Quantum Country’s prompts are designed to help readers remember technical material, but it may be possible to adapt similar mechanisms to support future timeful texts.
Consider The Elements of Style, a classic writing primer by Strunk and White. The authors demonstrate the value of parallel construction with this example from the Bible: “Blessed are the poor in spirit: for theirs is the kingdom of heaven. Blessed are they that mourn: for they shall be comforted. Blessed are the meek: for they shall inherit the earth.” But it’s not enough to read an example. Good writers’ ears become automatically alert to these constructions. They notice opportunities to create parallelisms, and they notice dissonance when similar phrases are presented differently. It takes time to develop this awareness.
What if, a week after learning about parallel construction, a reader’s review session included this prompt?
The following quote has been modified to remove a parallel construction. How might you rewrite it to add parallel construction? How do the two differ in effect?
“My fellow Americans, ask not what your country can do for you. Instead, reflect on what you can contribute to these United States.” (modified from a quote by John F. Kennedy, which would be revealed in its original form once the reader had finished with the prompt)
A week or two later, a similar prompt might appear with a different distorted quote. For example: “You can fool all the people some of the time, and you can mislead many listeners consistently. But you won’t be able to fool everyone reliably.” (adapted from Abraham Lincoln)
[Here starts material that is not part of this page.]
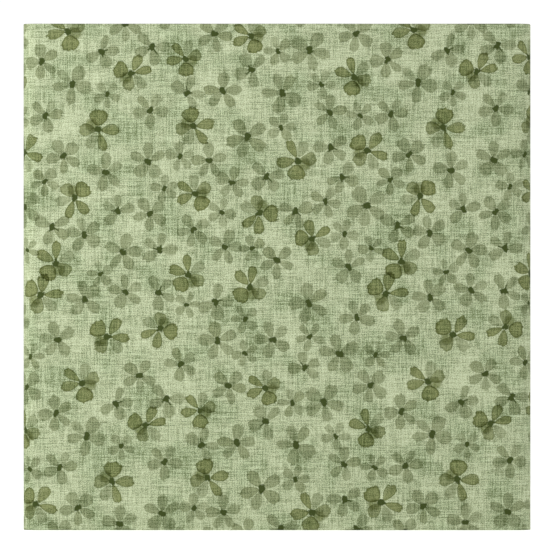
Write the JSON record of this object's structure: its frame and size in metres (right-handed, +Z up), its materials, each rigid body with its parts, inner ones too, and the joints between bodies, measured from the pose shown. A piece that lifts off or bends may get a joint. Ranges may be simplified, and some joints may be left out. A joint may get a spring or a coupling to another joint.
{
  "type": "fabric bolt",
  "caption": "Square-faced bolt of quarter-folded cotton wound flat on a hollow corrugated board, standing on its end, with its free end pinned down on the back.",
  "frame": {"origin": "on the surface the bolt stands on, under the middle of the whole part, pin heads included", "axes": "+Z up along the board and the folded edge of the cloth; the clean front face looks along -Y and the pinned free end lies on the +Y side; X runs across the front face"},
  "size_m": [0.2868, 0.0396, 0.286],
  "materials": {
    "cotton": "matte",
    "kraft_liner": "matte",
    "fluted_kraft": "matte",
    "rib_card": "matte",
    "panel_card": "matte",
    "label_paper": "satin",
    "pin_steel": "polished",
    "pin_head": "gloss"
  },
  "bodies": {
    "roll": {"cloth_roll": "cotton"},
    "tail": {"cloth_tail": "cotton"},
    "board": {"board_outer_liner": "kraft_liner", "board_inner_liner": "kraft_liner", "board_flutes_front": "fluted_kraft", "board_flutes_back": "fluted_kraft", "rib_left": "rib_card", "rib_middle": "rib_card", "rib_right": "rib_card", "end_panel_top": "panel_card", "end_panel_foot": "panel_card", "end_label": "label_paper"},
    "pin_1": {"pin_shaft_1": "pin_steel", "pin_head_1": "pin_head"},
    "pin_2": {"pin_shaft_2": "pin_steel", "pin_head_2": "pin_head"}
  },
  "joints": [
    {"name": "board_slide", "type": "slide", "parent": "roll", "child": "board", "axis": [0, 0, 1], "range_m": [0, 0.28]},
    {"name": "tail_fold", "type": "hinge", "parent": "roll", "child": "tail", "pos_m": [0.1331, 0.01518, 0], "axis": [0, 0, -1], "range_deg": [0, 165]},
    {"name": "pin_1_pull", "type": "slide", "parent": "tail", "child": "pin_1", "axis": [0.9659, 0.2588, 0], "range_m": [0, 0.03]},
    {"name": "pin_2_pull", "type": "slide", "parent": "tail", "child": "pin_2", "axis": [0.9659, 0.2588, 0], "range_m": [0, 0.03]}
  ]
}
Such prompts might seem onerous or strange on their own, but what if most educated people maintained a regular review practice of the kind we’ve described? The example reflection prompt would sit between others on physics, poetry, and whatever else you’d been thinking about. If you found the prompt useful, it would recur in another week; if not, perhaps it would reappear in a few months. A book like The Elements of Style might include dozens or hundreds of prompts like these on various topics, so that you’d see one or two each day over weeks and months as you integrate its ideas into the way you view and practice writing.
In early chapters of Quantum Country, readers see every prompt as they read the text, and the prompts remain the same in the ensuing review sessions. But in the final chapter, we added a new kind of prompt which changes over time in a programmed sequence. Perhaps future timeful texts could unfurl their contents over the course of many sessions, much as we observed that digital meditation lessons do.
Of course, spaced repetition is just one approach for writing timeful texts. What other powerful tools might it be possible to create, making future books into artifacts that transcend their pages, as they slowly help readers shape their lives?